Está comprobado que Colombia es uno de los países más corruptos del mundo, tanto, que su corrupción no es de ovejas descarriadas sino sistémica, es decir, de un sistema de alianzas entre políticos, funcionarios públicos y particulares que les roban 50 billones de pesos al año a la Nación, los departamentos y los municipios. Según el exministro Fernando Cepeda, “No hay corrupción, lo que hay en Colombia, es evidente, es crimen organizado para apropiarse de recursos del Estado o en el sector empresarial o donde ustedes quieran” (Uniandinos, Mar.06.17).
Este sistema de corrupción tiene origen en un Estado clientelista en las tres ramas del poder público y en todos los niveles de la administración, lo que además les asegura a sus beneficiarios poder gobernar contra el progreso nacional y así y todo ganar casi todas las elecciones, con lo que se niega la base mínima de toda democracia, que se supone se funda en que no se reelige a quienes gobiernan mal. Y esta descomposición se cocina desde hace sesenta años, porque nació con la antidemocracia bipartidista del Frente Nacional y continúa con el oligopolio político del duquismo.
A tanto han llegado en su descaro estos carteles público-privados de nacionales y extranjeros, que pasaron de hacerles trampas a las leyes a aprobar leyes que contienen las trampas, con lo que, aunque parezca mentira, crearon la corrupción legal. Así lo ilustra el volteo de tierras, en el que se asocian propietarios de predios, alcaldes y concejales, todos ellos corruptos, y, contra el interés general, cambian las normas de usos del suelo. Igual ocurrió con las corruptelas de Reficar y los Bonos Carrasquilla, que contrataron gasto público con normas de contratación privada, las cuales son tan laxas que es juego de niños robarse la plata de un Estado en cuya cúspide no tiene quien lo defienda. Parecido pasó con Odebrecht, Saludcoop, Cafesalud y Medimás. ¿Y qué tal las licitaciones sastre, a la medida de cada contratista abusivo y ladrón, que se emplean en la mitad de la contratación oficial?

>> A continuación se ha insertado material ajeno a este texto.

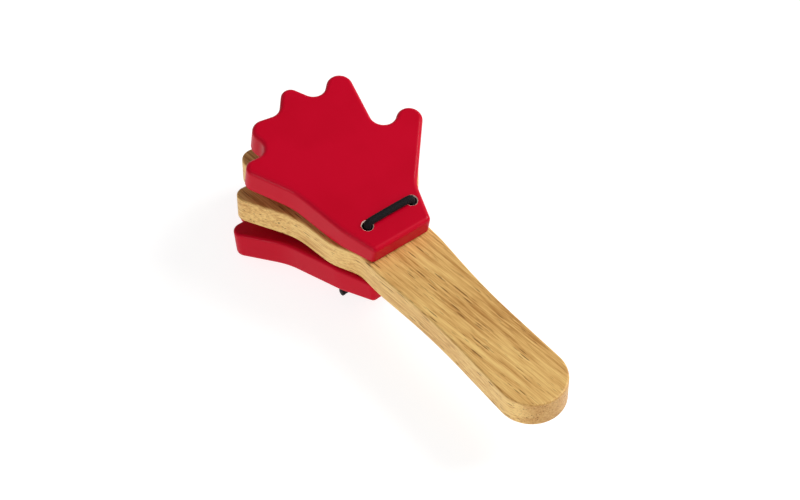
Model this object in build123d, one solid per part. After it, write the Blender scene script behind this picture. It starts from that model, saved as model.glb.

Enfrentar la cleptocracia nacional exige nuevas normas, por supuesto. Pero lo principal, lo que no puede faltar, es elegir un presidente de la República que de verdad tenga la voluntad política de enfrentar a los corruptos y de gobernar con otros colombianos del mismo talante, capaces de guiar una cruzada nacional de cero tolerancia con la corrupción, la cual deberá fortalecerse con las propuestas, denuncias y respaldo de toda la ciudadanía.
Esta lucha exige crear un muy representativo y poderoso Comité Nacional Anticorrupción, presidido por el propio jefe del Estado, que encabece las acciones para lograr, entre otros cambios, que Fiscal, Contralor y Procurador no representen a los mismos con las mismas sino a todos los colombianos, para que puedan jugar un papel clave en el diseño y ejecución de la estrategia antifraudes, sin complicidades ni alcahueterías. Entre los objetivos del Comité estará acabar con las falsas licitaciones en obras públicas, farsa que, tras de corrupta, consolida los abusos de los monopolios e impide el desarrollo de nuevas empresas.
Otro cargo clave será el de director de la Dian, quien, sin violarle a nadie sus derechos legales, golpeará la gran evasión tributaria en el país, en el exterior y en los paraísos fiscales, porque en Colombia no solo deben pagar los impuestos de ley asalariados y consumidores. El contrabando y el lavado de dinero, tan dañinos para la industria y el agro y el empleo, no serán más facilitados por el Estado, como ha ocurrido por décadas. Con todo rigor, se perseguirán las trampas con los precios de las importaciones y exportaciones, corrupción que le cuesta al Estado sumas inmensas por impuestos y regalías que literalmente le roban. Y como sucede en otros países, los grandes evasores de impuestos y sus asesores tributarios serán sancionados con cárcel, pero de verdad, no con la demagogia de ahora.
Dijo un Procurador General de la Nación que en Colombia eran comunes los fraudes antes de votar, a la hora de votar y después de votar. Pero lo peor fue que esa denuncia no causó conmoción alguna, aunque es sabida su veracidad. Cambiar esta corrupción debe empezar porque nos unamos en la idea de que la organización electoral no sea, como lo es hoy, la de una partidocracia sino la de una democracia, por imperfecta que esta sea.